Mesmo com o dinheiro no bolso, ela parece tensa com a movimentação vindoura. “Os petistas vão chegar nervosos”, comentou. Por via das dúvidas, recomendou aos inquilinos das lojas do térreo que fiquem de portas fechadas no dia 10. A maioria deles não levou o conselho muito a sério e devem trabalhar normalmente. Às equipes de tevê, ela demarcou as vagas na garagem e recomendou que ninguém estacione em frente ao prédio. “Todas as ruas aqui em volta estarão tomadas pelos manifestantes”, prevê, já sabendo que a Secretaria Municipal de Trânsito deve isolar a área, como costuma fazer quando há grandes manifestações.
Ainda que o aluguel lhe tenha sido muito vantajoso, ela parece estar cansada da Lava Jato. “Isso não acaba nunca…”, suspirou.
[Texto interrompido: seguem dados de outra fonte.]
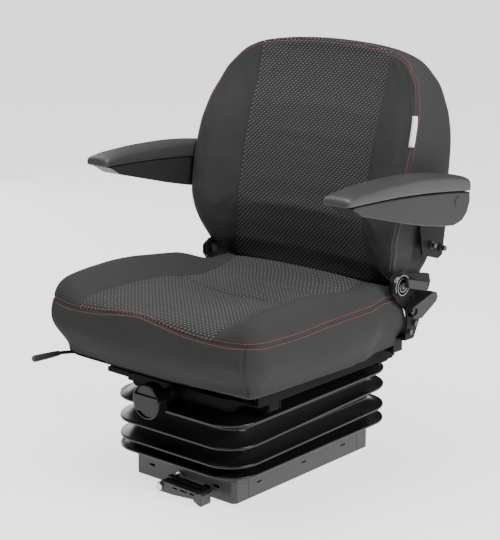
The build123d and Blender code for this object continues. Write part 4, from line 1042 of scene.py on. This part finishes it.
arm_pad(1, "arm_pad_left", "armrest_left", "armrest_pad_left")
arm_pad(-1, "arm_pad_right", "armrest_right", "armrest_pad_right")

# -------------------------------------------------- floor, light and camera
floor = mesh_obj("floor", [(-30, -30, 0), (30, -30, 0), (30, 30, 0), (-30, 30, 0)], [(0, 1, 2, 3)], smooth=False)
tf = Tree("floor_white")
fn = tf.noise(3.0, 2.0)
tf.set(Base_Color=tf.mix(fn, rgb(0.42), rgb(0.44)), Roughness=tf.ramp(fn, (0, 1), (0.75, 0.8)))
tf.b.inputs["Specular IOR Level"].default_value = 0.1
tf.b.inputs["Emission Color"].default_value = (1, 1, 1, 1)
tf.b.inputs["Emission Strength"].default_value = 1.7
floor.data.materials.append(tf.m)

world = bpy.data.worlds.new("studio")
bpy.context.scene.world = world
world.use_nodes = True
world.node_tree.nodes["Background"].inputs[0].default_value = (1, 1, 1, 1)
world.node_tree.nodes["Background"].inputs[1].default_value = 0.08

def area(name, loc, target, size, power, sizey=None):
    d = bpy.data.lights.new(name, "AREA")
    d.energy = power
    d.size = size
    if sizey:
        d.shape = "RECTANGLE"
        d.size_y = sizey
    o = bpy.data.objects.new(name, d)
    o.location = loc
    o.rotation_euler = (Vector(target) - Vector(loc)).to_track_quat("-Z", "Y").to_euler()
    bpy.context.scene.collection.objects.link(o)
    return o
area("key_right", (2.6, 0.2, 1.7), (0, 0, 0.5), 1.4, 112)
area("top", (-0.3, -0.5, 3.0), (0, 0, 0.4), 2.0, 140)
area("left_rim", (-2.6, 0.9, 1.2), (0, 0, 0.5), 1.2, 30, 2.0)
area("front", (0.2, -2.6, 3.0), (0, 0, 0.6), 1.6, 7)

cam = bpy.data.cameras.new("camera")
cam.sensor_width = 36.0
cam.lens = 103.7
cam.clip_end = 100
co_ = bpy.data.objects.new("camera", cam)
co_.location = (1.891, -2.186, 1.117)
co_.rotation_euler = (math.radians(90 - 14.2175), 0, math.radians(41.04))
bpy.context.scene.collection.objects.link(co_)
bpy.context.scene.camera = co_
Enquanto falava, identificou o barulho de uma ambulância com escolta policial rodando na rua ao lado. “Quem será que vai lá dentro? Deve ser alguém que passou mal durante o interrogatório”, disse demonstrando sua nova expertise. Sempre que a escolta é grande ou há equipes de televisão circulando na quadra, ela e o marido conferem na tevê ou na internet quem é o “figurão” do dia.
Da varanda, eles não conseguem identificar quem entra ou sai da Justiça Federal. Os réus e as testemunhas entram em veículos pretos com vidros escurecidos, em viaturas ou ambulâncias, e desembarcam dentro da garagem. Ao contrário do que acontece no prédio da Polícia Federal, ninguém entra caminhando, com as mãos unidas nas costas e escoltado pelos agentes federais.
Helena Onuka jamais viu o juiz Sérgio Moro pessoalmente. Ela tem curiosidade em saber a posição da sala em que ele trabalha: se é voltada para a rua, se ele está atrás de uma das janelas de vidros azuis. Seu gabinete fica no segundo andar, no fim de um corredor que é permanentemente vigiado por seguranças. De sua janela, na lateral esquerda do prédio, enxerga-se um edifício residencial – o que faz supor que os moradores dos apartamentos também podem ver o vizinho famoso.